Surviving Chicanos (one still meets them) scorn the term Hispanic, in part because it was Richard Nixon who drafted the noun and who made the adjective uniform. Chicanos resist the term, as well, because it reduces the many and complicated stories of the Mexican in America to a mere chapter of a much larger saga that now includes Hondurans and Peruvians and Cubans. Chicanos resent having to share mythic space with parvenus and numerically lesser immigrant Latin American populations. After all, Mexican Americans number more than seventy percent of the nation’s total Hispanics. And, Chicanos say, borrowing a tabula rasa from American Indians, we are not just another “immigrant” population in the United States. We were here before the
Mayflower
. Which is true enough, though “we” and “here” are blurred by imprecision. California was once Mexico, as were other parts of the Southwestern United States. So we were here when here was there. In truth, however, the majority of Mexican Americans, or our ancestors, crossed a border.
One meets Hispanics who refuse Hispanic because of its colonial tooling. Hispanic, they say, places Latin America (once more) under the rubric of Spain. An alternate noun the disaffected prefer is “Latino,” because they imagine the term locates them in the Americas, which the term now does in all revised American dictionaries, because Latinos insist that it does. (What is language other than an agreement, like Greenwich Mean Time?) In fact, Latino commits Latin America to Iberian memory as surely as does Hispanic. And Latino is a Spanish word, thus also paying linguistic obeisance to Spain. For what, after all, does “Latin” refer to, if not the imperial root system?
Hispanicus sui.
My private argument with Latino is no more complicated than my dislike for a dictation of terms. I am Latino against my will: I write for several newspapers—the
Los Angeles Times
most often—papers that have chosen to warrant “Latino” over “Hispanic” as correct usage. The newspaper’s computer becomes sensitive, not to say jumpy, as regards correct political usage. Every Hispanic the computer busts is digitally repatriated to Latino. As I therefore also become.
In fact, I do have a preference for Hispanic over Latino. To call oneself Hispanic is to admit a relationship to Latin America in English.
Soy
Hispanic is a brown assertion.
Hispanic nativists who, of course, would never call themselves Hispanic, nonetheless have a telling name for their next-door neighbors who are not Hispanic. The word is “Anglo.” Do Irish Americans become Anglos? And do you suppose a Chinese American or an African American is an Anglo? Does the term define a group of Americans by virtue of a linguistic tie to England or by the lack of a tie to Spain? (Come now, think. Did no one in your family take a Spanish course? In high school?) In which case, the more interesting question becomes whether Hispanics who call Anglos Anglo are themselves Anglo?

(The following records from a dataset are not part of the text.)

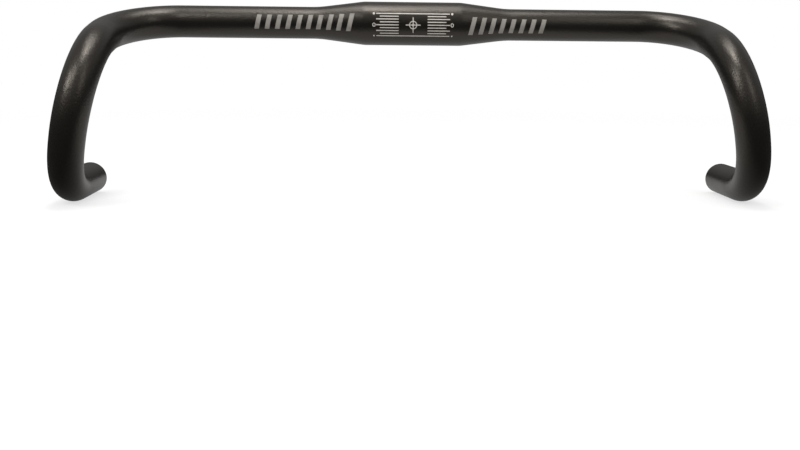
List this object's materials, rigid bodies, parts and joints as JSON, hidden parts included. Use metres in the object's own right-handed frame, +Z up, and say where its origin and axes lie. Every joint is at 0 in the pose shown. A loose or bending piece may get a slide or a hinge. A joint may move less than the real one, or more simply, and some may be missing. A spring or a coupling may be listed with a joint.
{
  "type": "randonneur handlebar",
  "caption": "Satin black drop handlebar bent from aluminium tube, with a wide clamp zone, straight tops, sloping ramps, round hooks and level drops that flare outwards.",
  "frame": {"origin": "centre of the clamp zone, on the tube's axis", "axes": "+X along the tops to the bar's own right as seen from the front, -Y forwards over the hooks, +Z up with the drops level"},
  "size_m": [0.5218, 0.1215, 0.1448],
  "materials": {
    "black_aluminium": "satin black coating"
  },
  "bodies": {
    "root": {"handlebar": "black_aluminium"}
  },
  "joints": []
}
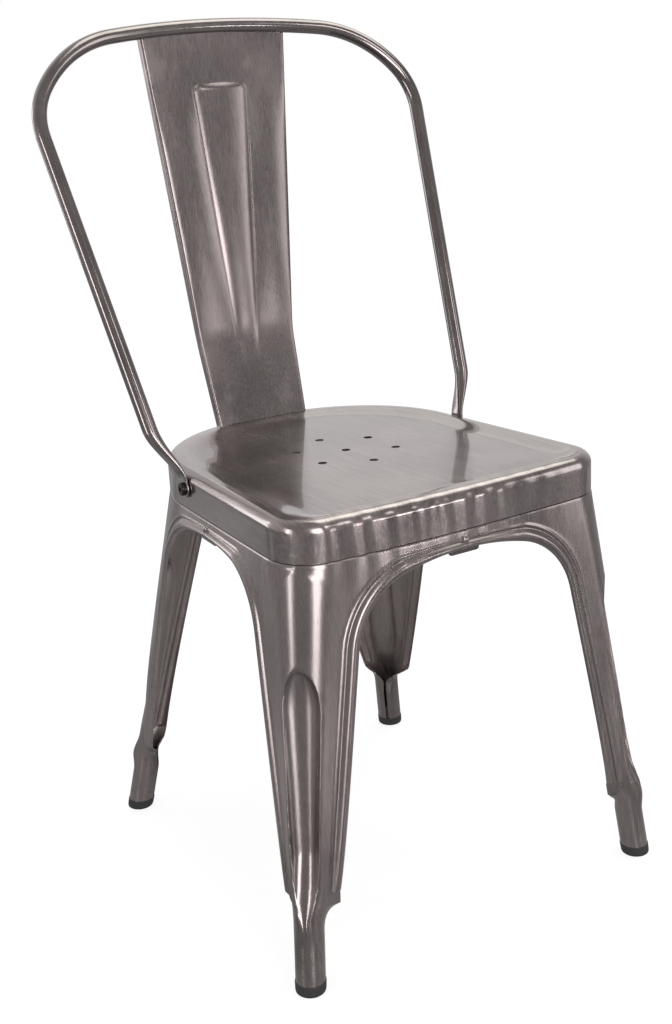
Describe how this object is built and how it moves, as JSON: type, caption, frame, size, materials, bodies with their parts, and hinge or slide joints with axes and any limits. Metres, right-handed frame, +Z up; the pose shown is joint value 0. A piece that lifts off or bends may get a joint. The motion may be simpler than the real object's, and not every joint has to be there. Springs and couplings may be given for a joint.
{
  "type": "stacking metal chair",
  "caption": "Stacking metal side chair: pressed seat pan with drain holes on flared sheet-steel legs, bent tube back hoop and a tapered sheet splat.",
  "frame": {"origin": "on the floor, under the middle of the chair's overall width and depth", "axes": "+X to the right seen from the front, -Y towards the front edge of the seat, +Z up"},
  "size_m": [0.4538, 0.4538, 0.8497],
  "materials": {
    "steel": "brushed bare steel under clear lacquer, dark warm grey, soft gloss",
    "inner_steel": "plain bare steel under the same lacquer",
    "fastener": "dark oxide steel screws, washers, nuts and rivet",
    "rubber": "black matt rubber"
  },
  "bodies": {
    "root": {"leg_front_left": "steel", "leg_front_right": "steel", "leg_rear_left": "steel", "leg_rear_right": "steel", "foot_cap_front_left": "rubber", "foot_cap_front_right": "rubber", "foot_cap_rear_left": "rubber", "foot_cap_rear_right": "rubber", "seat_pan": "steel", "back_hoop": "steel", "back_splat": "steel", "hoop_bolt_left": "fastener", "hoop_washer_left": "fastener", "hoop_nut_left": "fastener", "hoop_bolt_right": "fastener", "hoop_washer_right": "fastener", "hoop_nut_right": "fastener", "brace_bar_upper": "inner_steel", "brace_bar_lower": "inner_steel", "brace_rivet": "fastener", "joint_plate_front": "inner_steel", "joint_plate_rear": "inner_steel", "joint_plate_left": "inner_steel", "joint_plate_right": "inner_steel"}
  },
  "joints": []
}
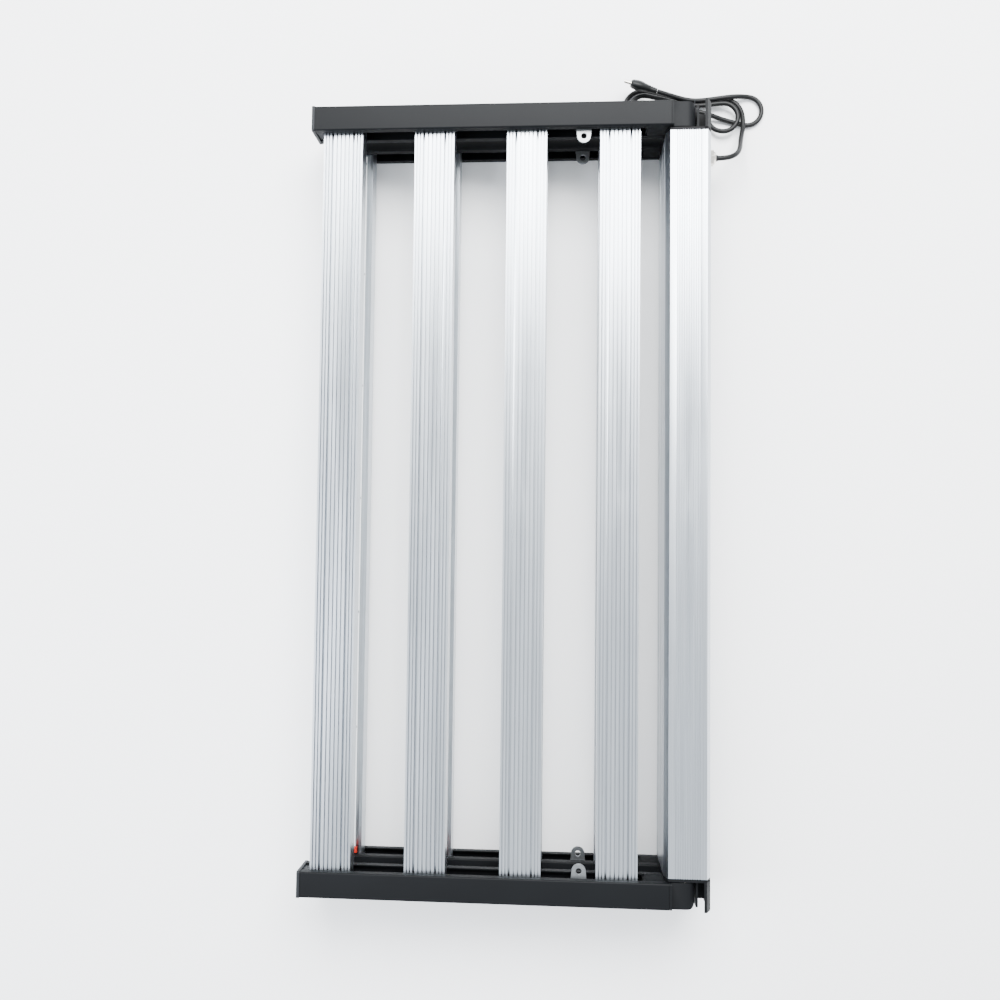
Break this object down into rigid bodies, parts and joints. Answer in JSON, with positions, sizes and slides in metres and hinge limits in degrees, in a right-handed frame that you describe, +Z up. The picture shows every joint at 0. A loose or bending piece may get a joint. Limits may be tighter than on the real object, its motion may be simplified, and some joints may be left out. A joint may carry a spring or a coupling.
{
  "type": "led grow light",
  "caption": "Folding LED grow light: finned aluminium bars between black rails in two wings, hinged on a ribbed driver housing, shut like a book, with its mains cord in a tied hank.",
  "frame": {"origin": "middle of the folded light without its cord, on the surface it lies on", "axes": "+X from the free edge of the wings to the hinge side, +Y along the bars to the end with the mains cord, +Z up from the lower wing's finned face to the upper wing's"},
  "size_m": [0.6496, 1.1731, 0.1248],
  "materials": {
    "black_rail": "satin",
    "black_casting": "satin",
    "cap_plastic": "matte",
    "anodised_aluminium": "satin",
    "white_board": "satin",
    "zinc_screw": "satin",
    "red_plastic": "gloss",
    "lug_steel": "satin",
    "nylon": "matte",
    "green_board": "satin",
    "coil_tape": "satin",
    "capacitor_sleeve": "gloss",
    "nickel": "polished",
    "black_rubber": "matte",
    "cable_sheath": "satin",
    "plug_plastic": "satin"
  },
  "bodies": {
    "lower_wing": {"lower_rail_north": "black_rail", "lower_rail_south": "black_rail", "lower_end_caps": "cap_plastic", "lower_arm_north": "black_casting", "lower_arm_south": "black_casting", "lower_bar_1": "anodised_aluminium", "lower_bar_2": "anodised_aluminium", "lower_bar_3": "anodised_aluminium", "lower_bar_4": "anodised_aluminium", "lower_board_1": "white_board", "lower_board_2": "white_board", "lower_board_3": "white_board", "lower_board_4": "white_board", "lower_board_screws": "zinc_screw", "lower_connectors": "red_plastic", "lower_wiring": "cable_sheath", "lower_rail_screws": "zinc_screw", "lower_lug_north": "lug_steel", "lower_lug_south": "lug_steel", "lower_lug_bolts": "zinc_screw"},
    "spine": {"spine_housing": "anodised_aluminium", "spine_bracket_north": "black_casting", "spine_bracket_south": "black_casting", "bracket_screws": "zinc_screw", "hinge_pins": "zinc_screw", "hinge_washers": "nylon", "driver_board": "green_board", "driver_coils": "coil_tape", "driver_capacitors": "capacitor_sleeve", "gland_body": "nickel", "gland_nut": "nickel", "gland_seal": "black_rubber", "cord_tube": "cable_sheath", "cord_hank": "cable_sheath", "cord_tie": "cap_plastic", "plug_body": "plug_plastic", "plug_pins": "nickel"},
    "upper_wing": {"upper_rail_north": "black_rail", "upper_rail_south": "black_rail", "upper_end_caps": "cap_plastic", "upper_arm_north": "black_casting", "upper_arm_south": "black_casting", "upper_bar_1": "anodised_aluminium", "upper_bar_2": "anodised_aluminium", "upper_bar_3": "anodised_aluminium", "upper_bar_4": "anodised_aluminium", "upper_board_1": "white_board", "upper_board_2": "white_board", "upper_board_3": "white_board", "upper_board_4": "white_board", "upper_board_screws": "zinc_screw", "upper_connectors": "red_plastic", "upper_wiring": "cable_sheath", "upper_rail_screws": "zinc_screw", "upper_lug_north": "lug_steel", "upper_lug_south": "lug_steel", "upper_lug_bolts": "zinc_screw"}
  },
  "joints": [
    {"name": "lower_fold", "type": "hinge", "parent": "lower_wing", "child": "spine", "pos_m": [0.244, 0, 0.019], "axis": [0, 1, 0], "range_deg": [0, 90]},
    {"name": "upper_fold", "type": "hinge", "parent": "spine", "child": "upper_wing", "pos_m": [0.244, 0, 0.105], "axis": [0, 1, 0], "range_deg": [0, 90]}
  ]
}
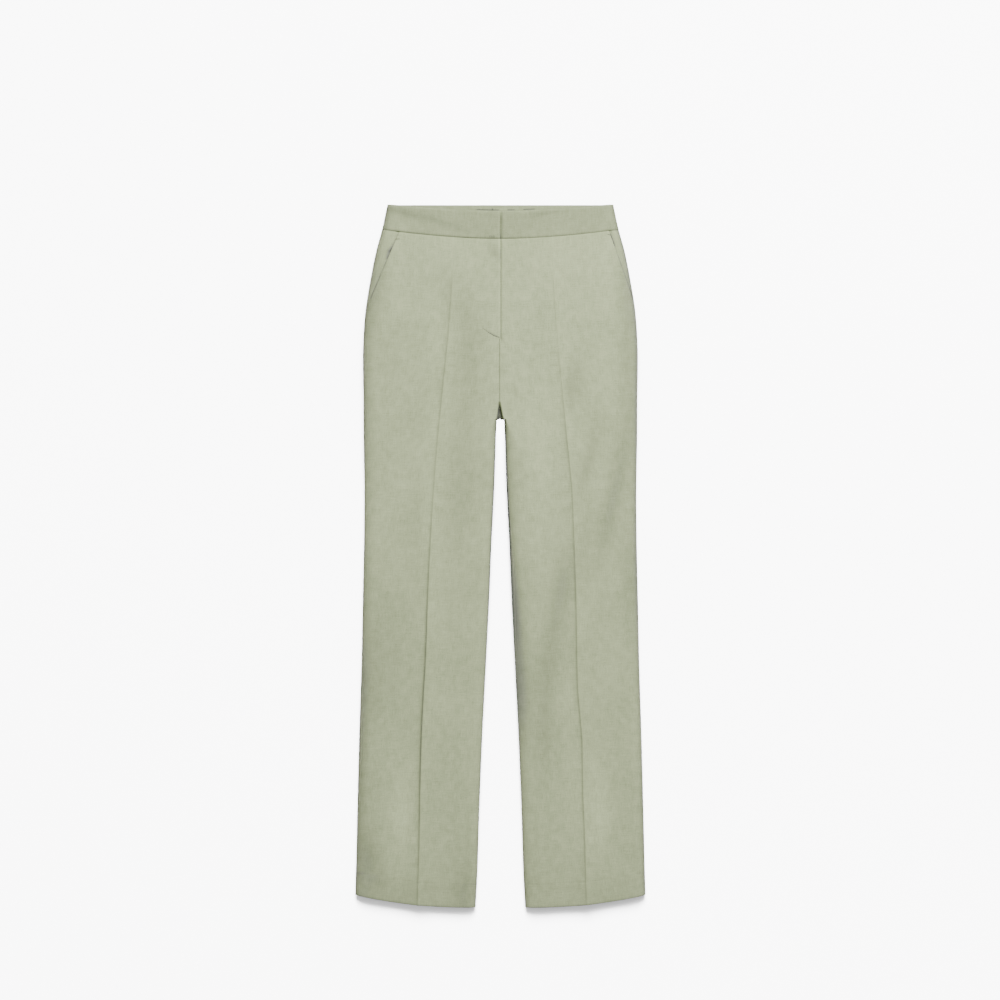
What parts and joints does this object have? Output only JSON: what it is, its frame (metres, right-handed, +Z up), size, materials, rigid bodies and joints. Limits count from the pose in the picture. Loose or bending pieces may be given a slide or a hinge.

Nevertheless, in a Texas high school, according to the
Dallas Morning News
, a gang of “Anglos” and a gang of “Hispanics” shed real blood in a nonfictional cafeteria, in imitation of a sixteenth-century sea battle the students doubtlessly never heard of. Who could have guessed that a European rivalry would play itself out several hundred years after Philip’s Armada was sunk by Elizabeth’s navie? And here? No other country in the world has been so confident of its freedom from memory. Yet Americans comically (because unknowingly) assume proxy roles within a centuries-old quarrel of tongues.
Englande and España divided much of the Americas between them. England gave her colonial territories a remarkable code of civil law, a spectacular literature, a taste for sweeties, and the protean pronoun that ushered in the modern age—“I”—the lodestar for Protestant and capitalist and Hispanic memoirist. Counter-Reformation Spain gave its New World possessions
nosotros
—the cupolic “we”—an assurance of orthodoxy, baroque, fugue, smoke, sunglasses, and a piquant lexicon for miscegenation. Every combination of races is accounted for in New World Spanish. (Except Hispanic.) (Or Latino.)
The numerical rise of the Hispanic in the United States occasioned language skirmishes, especially in those parts of the country where the shadow of Philip’s crown once crossed Elizabeth’s scepter. On the one hand, in the 1960s, Chicano neo-nationalists attempted to make “bilingual education” the cornerstone of their political agenda, since little other than tongue (and not even that oftentimes) united Hispanics. Anglo nativists distributed ballots to establish English as “the official language of the United States.” In truth, America is a more complicated country than either faction dares admit.
Americans do not speak “English.” Even before our rebellion against England, our tongue tasted of Indian—
succotash, succotash,
we love to say it;
Mississippi,
we love to spell. We speak American. Our tongue is not something slow and mucous that plods like an oyster through its bed in the sea, afearing of taint or blister. Our tongue sticks out; it is a dog’s tongue, an organ of curiosity and science.
The history of a people—their hungers, weathers, kinships, humors, erotic salts and pastimes—gets told by turns of phrase. Which is why the best history of the United States I ever read is not a history of battles and presidents and such, but H. L. Mencken’s
The American Language
, an epic of nouns and verbs and proverbs; things we pick up or put down by name.
By 1850, William C. Fowler was describing “American dialects.” Nine years later, John Russell Bartlett offered a glossary of “words and phrases usually regarded as peculiar to the United States”: archaisms, et cetera. The American tongue created what Russell called “negroisms”—cadences, inflections, parodies, refusals. Our lewd tongue partook of everything that washed over it; everything that it washed—even a disreputable history. That is how young Walt Whitman heard America singing in the nineteenth century, heard the varied carols of trade in old New York harbor, heard young fellows, robust, friendly, singing with open mouths.